In the sweep after the attack, 25 militants were rounded up from various parts of Yemen over 24 hours and were being questioned by Yemeni and U.S. investigators, the Yemeni security official said, speaking on condition of anonymity because he was not authorized to give details.

It is not unusual for authorities in Yemen, a key partner in the U.S.-led war on terror but for years an al-Qaida stronghold, to round up a large number of suspects after a terror attack.

The official said a U.S. team, possibly from the FBI, was on its way to Yemen to take charge of the investigation.

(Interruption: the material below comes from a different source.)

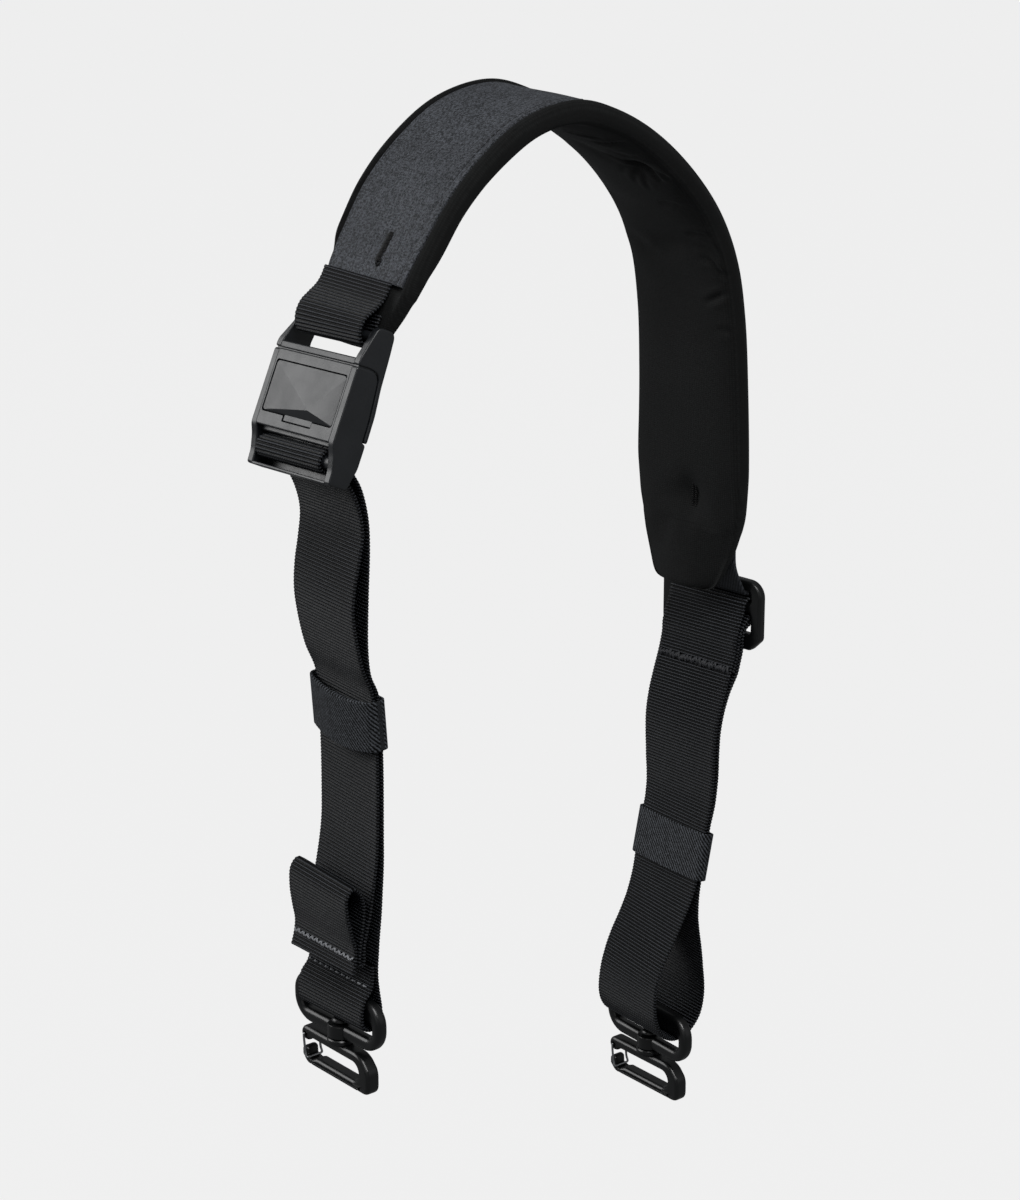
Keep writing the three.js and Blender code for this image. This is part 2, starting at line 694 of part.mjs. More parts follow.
const strap = new THREE.Group();
strap.add(piece("pad_core", padCore(), "foam"));
strap.add(piece("pad_cover", padCover(), "woven"));
strap.add(piece("upper_loop", webbing(UPPER_LOOP_ROWS, LOOP_LIE, 3), "webbing"));
strap.add(buckle());
strap.add(piece("left_webbing", webbing(LEFT_ROWS, LEFT_LIE, 3), "webbing"));
strap.add(piece("left_keeper", keeper(), "elastic", { x: -86.15, z: -205, lean: -4.2, yaw: -4 }));
strap.add(endFitting("left", LEFT_RING));
strap.add(piece("right_slider", slider(), "plastic", SLIDER_AT));
strap.add(piece("right_webbing", webbing(RIGHT_ROWS, RIGHT_LIE, 3), "webbing"));
strap.add(piece("right_keeper", keeper(), "elastic", { x: 75.05, z: -300.2, lean: 11.6, yaw: -1.8 }));
strap.add(endFitting("right", RIGHT_RING));

export default strap;
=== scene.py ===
"""Padded crossbody strap: foam shoulder pad with a woven panel, ribbed nylon webbing, a moulded
release buckle, a slider, elastic keepers, and a ring with a wire-gate hook at each end.

Every size and place is in millimetres in the strap's own frame, +Z up, and turns to metres where
a mesh is made. The pieces that bend are sheets or padded forms built on the strap's own routes,
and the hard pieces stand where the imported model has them.
"""

import logging
import math
from dataclasses import dataclass, field
from enum import Enum
from functools import partial
from typing import Callable, NamedTuple

import bmesh
import bpy
import numpy as np
from bpy.types import Material, Mesh, Node, NodeSocket, NodeTree, Object
from mathutils import Matrix, Vector
from mathutils.geometry import tessellate_polygon


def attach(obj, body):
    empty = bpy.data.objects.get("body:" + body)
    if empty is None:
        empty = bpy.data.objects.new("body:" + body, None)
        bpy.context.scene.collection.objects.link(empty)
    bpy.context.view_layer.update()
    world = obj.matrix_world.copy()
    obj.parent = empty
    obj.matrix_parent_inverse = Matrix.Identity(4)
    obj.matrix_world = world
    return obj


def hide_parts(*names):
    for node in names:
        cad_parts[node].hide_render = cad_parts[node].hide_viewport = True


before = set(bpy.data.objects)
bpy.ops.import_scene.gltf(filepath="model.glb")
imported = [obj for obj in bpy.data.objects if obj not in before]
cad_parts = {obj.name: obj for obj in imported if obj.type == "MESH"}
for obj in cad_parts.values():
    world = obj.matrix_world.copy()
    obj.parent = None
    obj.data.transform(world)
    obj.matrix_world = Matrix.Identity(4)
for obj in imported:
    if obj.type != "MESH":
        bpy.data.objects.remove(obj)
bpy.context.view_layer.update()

MM = 0.001
log = logging.getLogger("strap")


# ---- tables of the strap's routes


class Lie(NamedTuple):
    """How a strand lies at a height: its turn about the vertical and its near edge's rise."""

    z: float
    yaw: float
    tilt: float


class PadRow(NamedTuple):
    """One section of the pad: its middle, its near and far half widths, and its thickness."""

    x: float
    z: float
    near: float
    far: float
    thick: float


LOOP_LIE = (Lie(-53, 0, 0), Lie(-62, 0, 3))
LEFT_LIE = (
    Lie(-108, 0, 3), Lie(-135, -1, 0), Lie(-160, -3, 0), Lie(-192, -4, 0), Lie(-218, -4, 0),
    Lie(-250, -4.5, 0), Lie(-270, -3.5, 0), Lie(-295, 0, 0), Lie(-320, 2, 0),
)
RIGHT_LIE = (
    Lie(-60, 0, 0), Lie(-165, 4, 0), Lie(-185, 6, 0), Lie(-200, 8, 0), Lie(-240, 6, 0),
    Lie(-270, 3, 0), Lie(-288, -1.8, 0), Lie(-312, -1.8, 0), Lie(-328, -7, 0),
    Lie(-350, -8, 0), Lie(-370, -3, 0),
)

PAD_ROWS = tuple(PadRow(*row) for row in (
    (-83.0, -69.5, 15, 12, 6), (-82.4, -67.5, 17.5, 14.5, 6.5), (-80.9, -62.5, 20.5, 17, 7),
    (-77.0, -54, 24.5, 19, 8.2), (-73.0, -46.5, 27, 20.5, 9.4), (-64.5, -35, 28, 24.5, 10),
    (-54.3, -21.7, 28, 27.4, 10), (-41.5, -9.8, 28, 28, 10), (-22.5, 1.6, 28, 28, 10),
    (0, 5, 28, 28, 10), (17, -0.1, 28, 28, 10), (34.5, -9.9, 28, 28, 10), (52, -25, 28, 28, 10),
    (66, -42.5, 28, 28, 10), (74.5, -61, 28, 28, 10), (78.5, -82, 28, 28, 10),
    (80.5, -110, 28, 28, 10), (81.5, -145, 28, 28, 10), (81.3, -160, 26.5, 26.5, 10),
    (80.6, -175, 22.5, 22.5, 9), (79.5, -185.5, 18, 18, 8), (78.7, -191.8, 15, 15, 7),
    (78.5, -193.5, 12.5, 12.5, 6),
))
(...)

A U.S. Embassy official would not confirm the dispatch of an FBI team.

An Associated Press reporter who visited the embassy Thursday saw a group of non-Yemeni men investigating the damage caused by the attack outside the embassy's large walls. The men were sifting through the debris, plastering what appeared to be white tags on several objects scattered on the ground.

The reporter could also see pieces of what appeared to be human flesh outside the walls, which were pockmarked and stained with blood. There were also a small crater just outside the walls and at least a dozen badly damaged cars, with their windows missing and tires melted.

In Washington, the State Department issued a travel warning, asking American citizens to "defer nonessential travel" to Yemen. The U.S. also authorized - but did not order - the departure of the non-emergency embassy personnel. U.S. embassies in other Arab Gulf countries put out advisories warning Americans to "remain alert to personal security."

The assault began at 9:15 on Wednesday, when militants - some dressed in army uniforms and armed with rocket-propelled grenades and automatic weapons - attacked Yemeni guards at a checkpoint on the street outside the embassy.